The funding for free school meals and child care took the center stage in the political arena Monday in the ongoing annual budget review.
The ruling Saenuri Party is backing the government’s stance that free child care must take priority.
“(The child care subsidy for preschool children) is mandatory under the law, but free meals are a discretionary project that has no legal basis,” said Rep. Joo Ho-young, chief of the Saenuri Party’s policy committee.
“(Free child care) is the state’s duty established to raise the birthrate and to (provide) high-quality education, the execution of which cannot be decided arbitrarily.”
The free child care system, known as the Nuri program, is designed to cover children aged 3-5, which, along with other welfare policies, faces budget limitations. The issue was recently amplified after the president’s senior economic adviser Ahn Jong-beom said free child care had a legal basis, whereas providing free school meals was not part of President Park Geun-hye’s election pledges.
Saying that political parties must apologize for pledging a series of welfare provisions during elections, the ruling party’s floor leader Rep. Lee Wan-koo called for “level-headed and comprehensive” consideration.
“It is a matter of prioritizing. The budget must be executed by prioritizing (among) welfare problems,” Lee said. He added that political parties and concerned organizations must work together to resolve the problem.

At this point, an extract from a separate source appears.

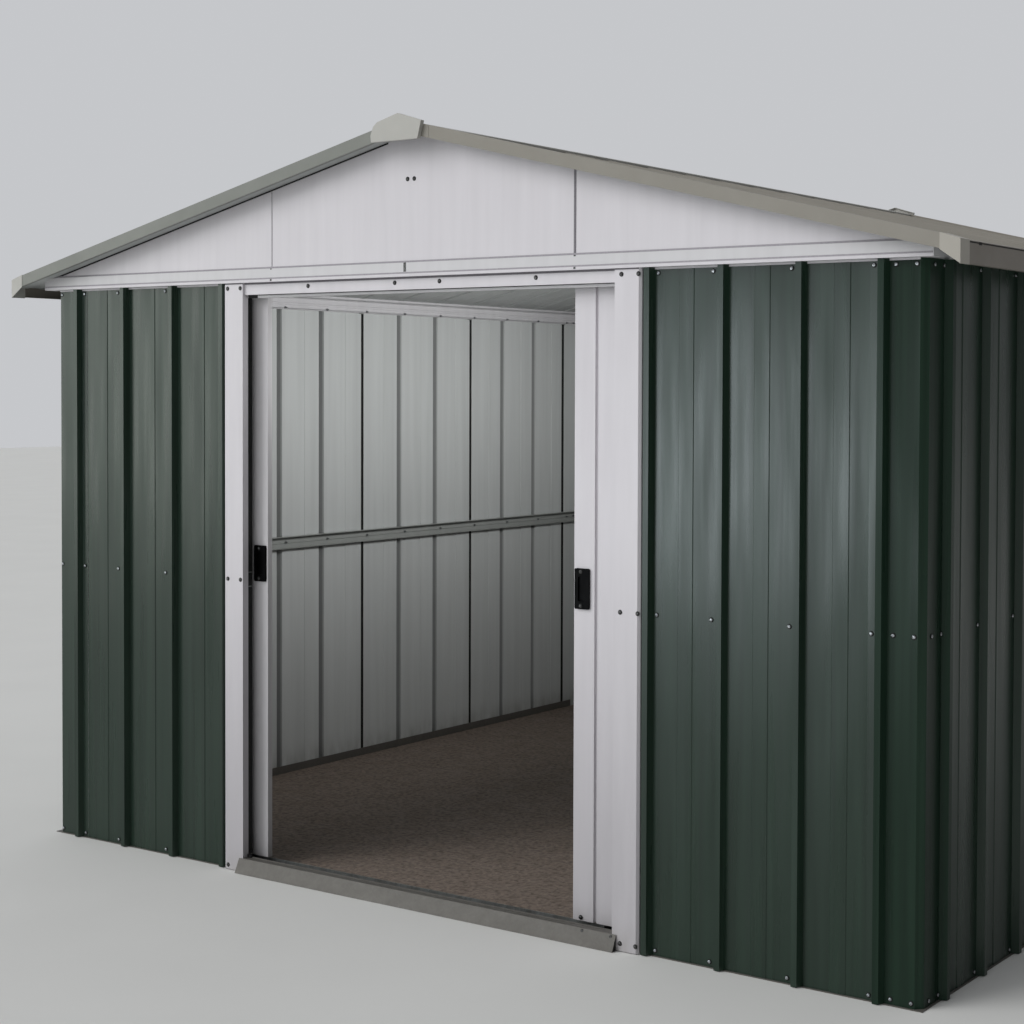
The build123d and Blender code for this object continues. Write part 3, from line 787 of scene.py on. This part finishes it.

The main opposition New Politics Alliance for Democracy, for its part, rejected the debate.
“(The controversy over) free (school) meals was already concluded with the constitutional clause stating that compulsory education must be provided free of charge,” NPAD interim leader Rep. Moon Hee-sang said.
Moon raised concerns for the bipartisan faceoff over the issue becoming protracted, saying that “an extreme dichotomy” in pushing for either the ruling party’s free child care or the opposition-backed free meals would hamper parliamentary procedures.
The emphasis Moon and other NPAD lawmakers place on quickly moving on from the topic is thought to stem from worries that the issue may overshadow the party’s demands for parliamentary investigations into various actions of the Lee Myung-bak administration.
The NPAD has been demanding parliamentary investigations into the previous government’s four-river restoration project, “resource diplomacy” and defense projects.
NPAD lawmakers also hit back at Ahn’s comments, accusing the administration of dodging responsibility.
“Social consensus on free meals was already established, making it unnecessary for it to be pledged again in last year’s presidential election,” NPAD emergency committee member Rep. Chung Sye-kyun said.
“The foundation of the free child care policy was free meals.”